▶ [EXERCISE DATA]
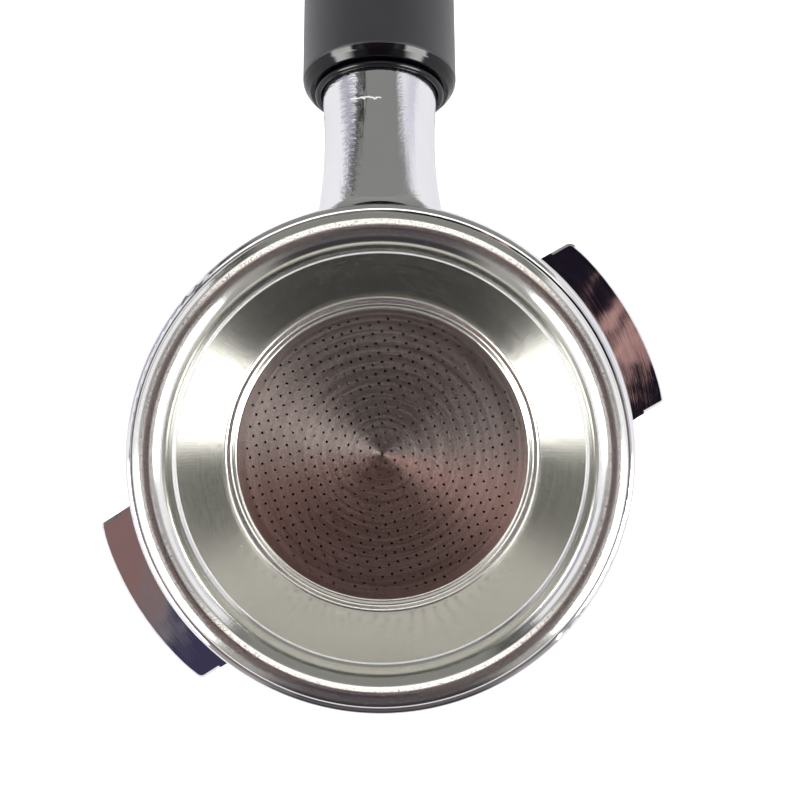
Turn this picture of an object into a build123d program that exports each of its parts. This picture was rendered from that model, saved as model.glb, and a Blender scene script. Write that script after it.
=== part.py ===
from build123d import *
import math
import os

# An espresso portafilter with a 58 mm class filter basket and a two-outlet spout.
# Millimetres. The origin is the centre of the basket's rim, on the plane that meets the group gasket.
# +Z is up and +Y points along the handle.

# ---- Driving dimensions -------------------------------------------------------------------------
RUNNING = 0.05  # radial gap between a part and the bore or thread that holds it
MESH_GAP = 0.02  # gap left between two faces that rest on each other inside the handle

# Filter basket, pressed from stainless sheet
SHEET = 0.8
FLOOR_SHEET = 0.6
RIM_R = 34.5
RIM_HEIGHT = 2.5  # from the gasket plane down to the lip that rests on the body
TAMPER_R = 29.65  # the straight part of the basket's mouth
BEAD_R = 30.2  # inside of the ridge that the spring holds
WALL_FOOT_R = 24.05
FLOOR_Z = -24.5
PERFORATED_R = 21.4
HOLE_R = 0.18
HOLE_PITCH = 1.5
HOLE_GRID_ANGLE = 18.2

# Body casting
RING_R = 35.7
FLANK_R = 37.2  # the body is widest at the lugs
RING_TOP_Z = -RIM_HEIGHT
BORE_R = 31.4
BORE_FLOOR_Z = -28.0
OUTLET_R = 4.5
BOSS_R = 12.6
BOSS_FOOT_Z = -43.0
THREAD_R = 8.33  # 3/8 inch pipe thread, drawn plain at its major radius
THREAD_ROOF_Z = -34.5
LUG_R = 42.1
LUG_WIDTH = 27.1
LUG_ANGLES = (29.4, 211.8)
LUG_STEP_R = 38.8  # a lathe's finishing cut leaves the top of the lug a hair lower outside this radius
LUG_STEP = 0.12
LUG_TOP_Z = -12.0
LUG_THICKNESS = 6.4
LUG_TOP_SLOPE = 3.2
LUG_FOOT_SLOPE = 2.2
LUG_ROOT_FILLET = 3.0

# Basket spring, a wavy ring of wire in a groove near the top of the bore
WIRE_R = 0.62
SPRING_Z = -4.72
GROOVE_R = 32.7
GROOVE_HALF_HEIGHT = 0.85
SPRING_MEAN_R = 31.55
SPRING_WAVE = 0.42
SPRING_LOBES = 4
SPRING_GAP_DEG = 24.0

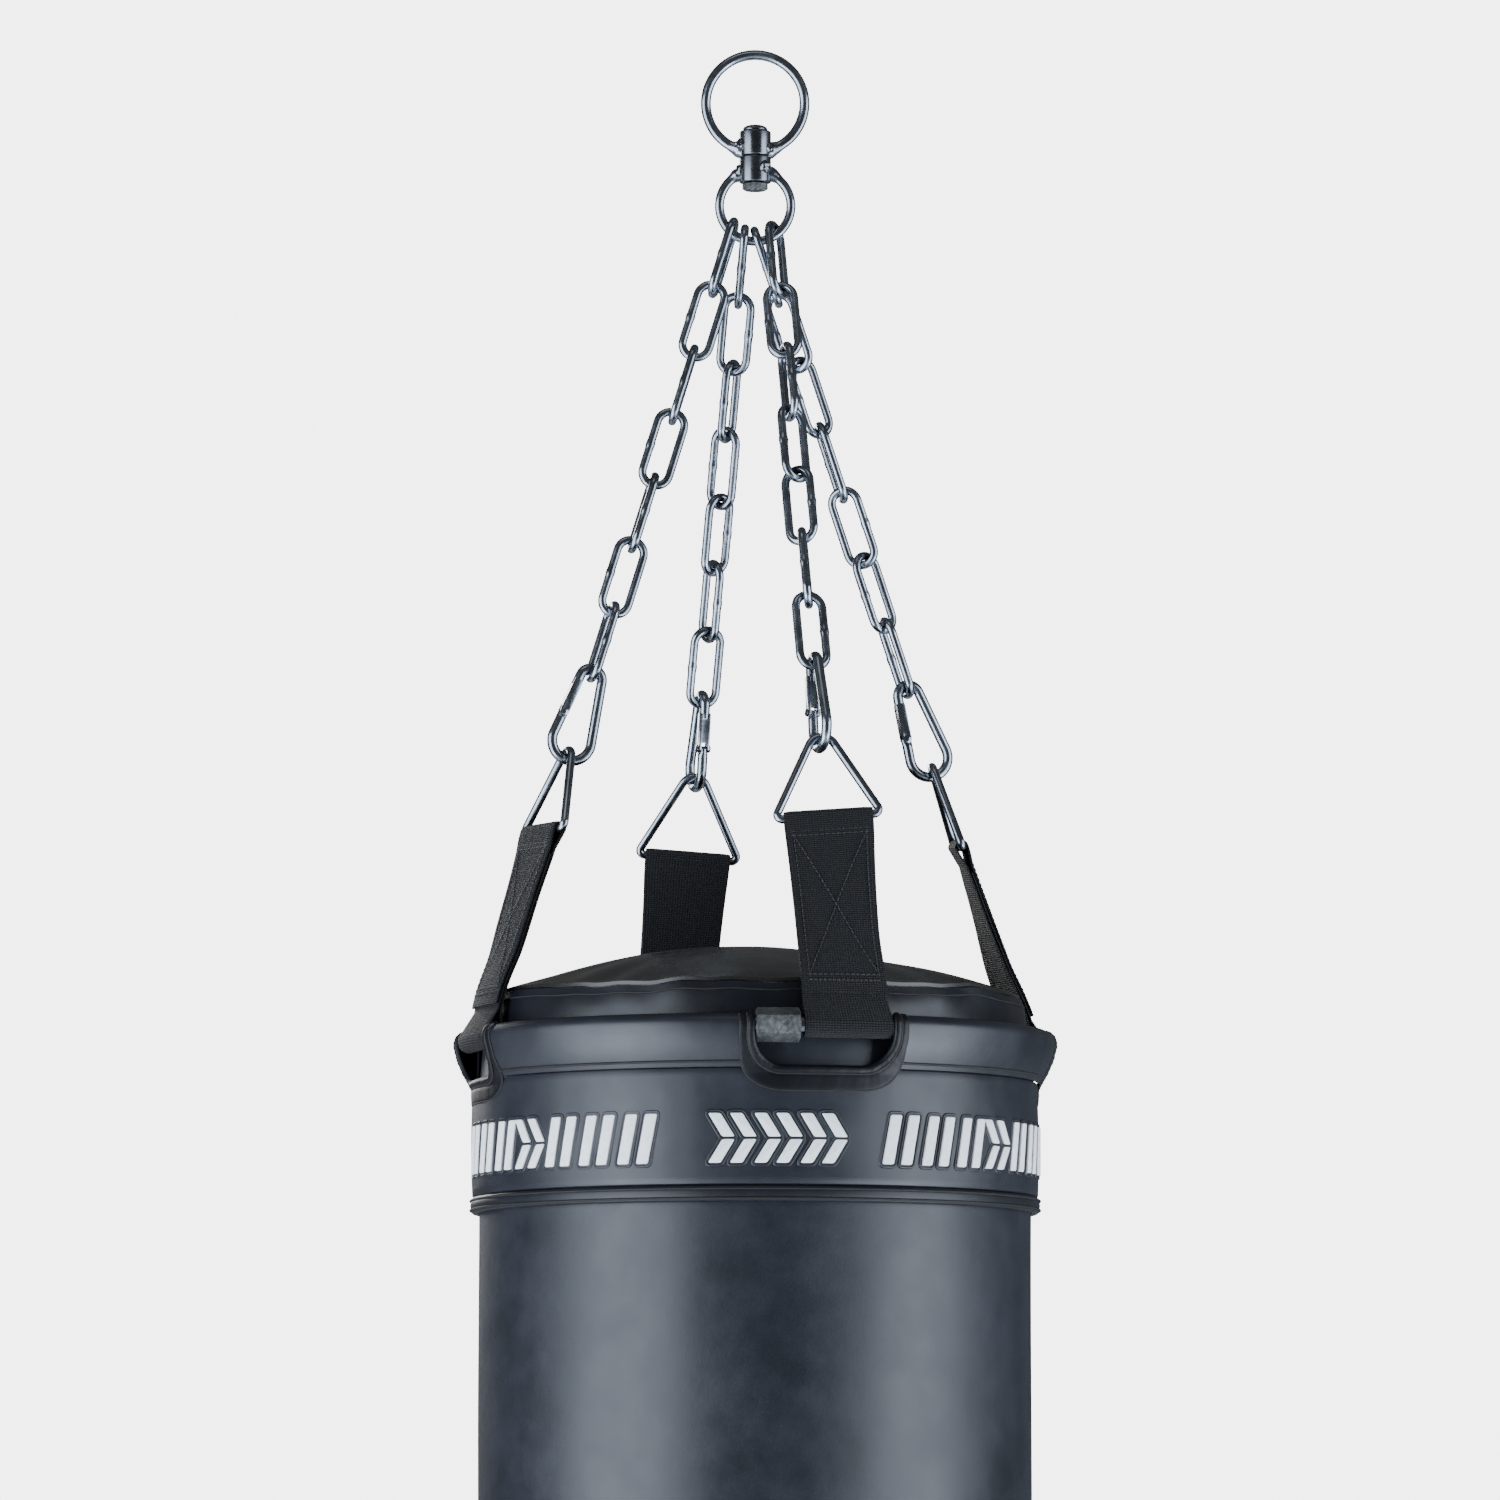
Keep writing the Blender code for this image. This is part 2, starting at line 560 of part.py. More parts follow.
def lid_rise(radius):
    """How far the lid stands above its seam at a radius."""
    return LID_HEIGHT * (1 - min(radius / COLLAR_RADIUS, 1.0) ** 2) ** LID_FALL


def make_bag():
    """Skin, band, seam tape, collar, lid, bottom panel and filling, all turned about Z."""
    wall = BAG_LEATHER
    skin = [
        (NECK_RADIUS, NECK_Z),
        (BAG_RADIUS, SLEEVE_FOOT_Z),
        (BAG_RADIUS, BOTTOM_Z + BOTTOM_ROUND),
        (BOTTOM_RADIUS, SKIN_FOOT),
    ]
    inner = [(radius - wall, height) for radius, height in reversed(skin)]
    turned("body_skin", skin + inner, LEATHER, BAG_SIDES)
    inside = BAG_RADIUS + GAP
    band = [(BAND_RADIUS, BAND_TOP), (BAND_RADIUS, BAND_FOOT), (inside, BAND_FOOT), (inside, BAND_TOP)]
    turned("upper_band", band, LEATHER, BAG_SIDES)
    tape_top = BAND_FOOT - GAP
    tape_foot = tape_top - TAPE_HEIGHT
    tape = [(TAPE_RADIUS, tape_top), (TAPE_RADIUS, tape_foot), (inside, tape_foot), (inside, tape_top)]
    turned("seam_tape", tape, SEAM_LEATHER, BAG_SIDES)
    collar = [(COLLAR_RADIUS, COLLAR_TOP), (NECK_RADIUS, COLLAR_FOOT)]
    collar += [(radius - wall, height) for radius, height in reversed(collar)]
    turned("top_collar", collar, LEATHER, BAG_SIDES)

    rings = [COLLAR_RADIUS * math.sin(math.radians(step * 15)) for step in range(7)]
    top = [(radius, LID_FOOT + wall + lid_rise(radius)) for radius in rings]
    under = [(radius, LID_FOOT + lid_rise(radius)) for radius in reversed(rings)]
    turned("top_lid", top + under, LEATHER, BAG_SIDES, closed=False)
    panel = [(0.0, BOTTOM_Z + wall), (BOTTOM_RADIUS, BOTTOM_Z + wall), (BOTTOM_RADIUS, BOTTOM_Z), (0.0, BOTTOM_Z)]
    turned("bottom_panel", panel, LEATHER, BAG_SIDES, closed=False)
    slack = wall + GAP
    crown = [(radius, LID_FOOT - 2 * GAP + lid_rise(radius)) for radius in rings[:-1]]
    sides = [(COLLAR_RADIUS, COLLAR_TOP)] + skin
    stuffing = crown + [(radius - slack, height) for radius, height in sides] + [(0.0, SKIN_FOOT)]
    turned("filling", stuffing, STUFFING, BAG_SIDES, closed=False)


for old in list(bpy.data.objects):
    bpy.data.objects.remove(old)
parts = bpy.data.collections.new("heavy_bag")
cutters = bpy.data.collections.new("cutters")
bpy.context.scene.collection.children.link(parts)
bpy.context.scene.collection.children.link(cutters)
make_rings()
make_swivel()
make_legs()
make_hoop()
make_sleeve()
make_bag()
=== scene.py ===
import math

import bmesh
import bpy
import numpy as np
from mathutils import Matrix, Vector, noise


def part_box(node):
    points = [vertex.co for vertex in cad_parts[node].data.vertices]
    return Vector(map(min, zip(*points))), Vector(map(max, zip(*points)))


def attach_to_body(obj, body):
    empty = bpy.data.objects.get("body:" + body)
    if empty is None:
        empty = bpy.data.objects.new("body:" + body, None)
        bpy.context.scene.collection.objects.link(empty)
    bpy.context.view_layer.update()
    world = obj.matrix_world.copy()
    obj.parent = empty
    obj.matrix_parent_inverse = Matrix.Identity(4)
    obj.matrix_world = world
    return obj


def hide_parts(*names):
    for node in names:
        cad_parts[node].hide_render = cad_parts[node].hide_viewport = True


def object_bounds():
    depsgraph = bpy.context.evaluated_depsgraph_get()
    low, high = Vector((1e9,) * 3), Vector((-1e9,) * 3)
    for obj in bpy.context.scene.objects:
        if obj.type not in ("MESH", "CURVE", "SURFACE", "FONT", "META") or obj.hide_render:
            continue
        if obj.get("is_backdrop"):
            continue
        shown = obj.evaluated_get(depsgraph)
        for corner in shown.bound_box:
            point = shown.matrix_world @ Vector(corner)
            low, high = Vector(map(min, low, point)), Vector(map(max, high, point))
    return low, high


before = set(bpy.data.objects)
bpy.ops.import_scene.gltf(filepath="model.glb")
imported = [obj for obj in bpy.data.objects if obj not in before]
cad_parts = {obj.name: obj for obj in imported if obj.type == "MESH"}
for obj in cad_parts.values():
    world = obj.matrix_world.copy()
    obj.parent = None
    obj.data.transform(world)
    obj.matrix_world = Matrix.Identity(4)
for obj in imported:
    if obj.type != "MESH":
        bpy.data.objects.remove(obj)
cadBox = [list(corner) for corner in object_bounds()]
legNames = ("front", "right", "back", "left")
print("frame loaded:", len(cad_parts), "nodes")


def polar(angle, radius, height=0.0):
    return Vector((radius * math.cos(angle), radius * math.sin(angle), height))


def smoothStep(low, high, value):
    share = min(max((value - low) / (high - low), 0.0), 1.0)
    return share * share * (3 - 2 * share)


def newPiece(name, verts, faces, material, uvs=None, smooth=True):
    mesh = bpy.data.meshes.new(name)
    mesh.from_pydata([tuple(v) for v in verts], [], faces)
    if uvs is not None:
        layer = mesh.uv_layers.new(name="UVMap")
        layer.data.foreach_set("uv", np.array([uvs[i] for face in faces for i in face], np.float32).ravel())
    mesh.materials.append(material)
    mesh.polygons.foreach_set("use_smooth", [smooth] * len(mesh.polygons))
    mesh.validate()
    piece = bpy.data.objects.new(name, mesh)
    bpy.context.scene.collection.objects.link(piece)
    return piece


# Normals outwards on a closed mesh, after its doubles are merged.
def outward(piece, merge=0.0):
    shape = bmesh.new()
    shape.from_mesh(piece.data)
    if merge:
        bmesh.ops.remove_doubles(shape, verts=shape.verts, dist=merge)
    bmesh.ops.recalc_face_normals(shape, faces=shape.faces)
    shape.to_mesh(piece.data)
    shape.free()
    return piece


# A curve or a modified object as a plain mesh at the origin; the source is removed.
def asMesh(source, name, material):
    bpy.context.view_layer.update()
    evaluated = source.evaluated_get(bpy.context.evaluated_depsgraph_get())
    mesh = bpy.data.meshes.new_from_object(evaluated)
    mesh.name = name
    mesh.transform(source.matrix_world)
    bpy.data.objects.remove(source)
    mesh.materials.clear()
    mesh.materials.append(material)
    piece = bpy.data.objects.new(name, mesh)
    bpy.context.scene.collection.objects.link(piece)
    return piece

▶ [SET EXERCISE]
Take the line that contains "rings = [COLLAR_RADIUS", the line that contains "low, high = Vector((1e9,)", and all lines between, and give them again exactly; include no other line.

▶ [EXERCISE SOLUTION]
    rings = [COLLAR_RADIUS * math.sin(math.radians(step * 15)) for step in range(7)]
    top = [(radius, LID_FOOT + wall + lid_rise(radius)) for radius in rings]
    under = [(radius, LID_FOOT + lid_rise(radius)) for radius in reversed(rings)]
    turned("top_lid", top + under, LEATHER, BAG_SIDES, closed=False)
    panel = [(0.0, BOTTOM_Z + wall), (BOTTOM_RADIUS, BOTTOM_Z + wall), (BOTTOM_RADIUS, BOTTOM_Z), (0.0, BOTTOM_Z)]
    turned("bottom_panel", panel, LEATHER, BAG_SIDES, closed=False)
    slack = wall + GAP
    crown = [(radius, LID_FOOT - 2 * GAP + lid_rise(radius)) for radius in rings[:-1]]
    sides = [(COLLAR_RADIUS, COLLAR_TOP)] + skin
    stuffing = crown + [(radius - slack, height) for radius, height in sides] + [(0.0, SKIN_FOOT)]
    turned("filling", stuffing, STUFFING, BAG_SIDES, closed=False)


for old in list(bpy.data.objects):
    bpy.data.objects.remove(old)
parts = bpy.data.collections.new("heavy_bag")
cutters = bpy.data.collections.new("cutters")
bpy.context.scene.collection.children.link(parts)
bpy.context.scene.collection.children.link(cutters)
make_rings()
make_swivel()
make_legs()
make_hoop()
make_sleeve()
make_bag()
=== scene.py ===
import math

import bmesh
import bpy
import numpy as np
from mathutils import Matrix, Vector, noise


def part_box(node):
    points = [vertex.co for vertex in cad_parts[node].data.vertices]
    return Vector(map(min, zip(*points))), Vector(map(max, zip(*points)))


def attach_to_body(obj, body):
    empty = bpy.data.objects.get("body:" + body)
    if empty is None:
        empty = bpy.data.objects.new("body:" + body, None)
        bpy.context.scene.collection.objects.link(empty)
    bpy.context.view_layer.update()
    world = obj.matrix_world.copy()
    obj.parent = empty
    obj.matrix_parent_inverse = Matrix.Identity(4)
    obj.matrix_world = world
    return obj


def hide_parts(*names):
    for node in names:
        cad_parts[node].hide_render = cad_parts[node].hide_viewport = True


def object_bounds():
    depsgraph = bpy.context.evaluated_depsgraph_get()
    low, high = Vector((1e9,) * 3), Vector((-1e9,) * 3)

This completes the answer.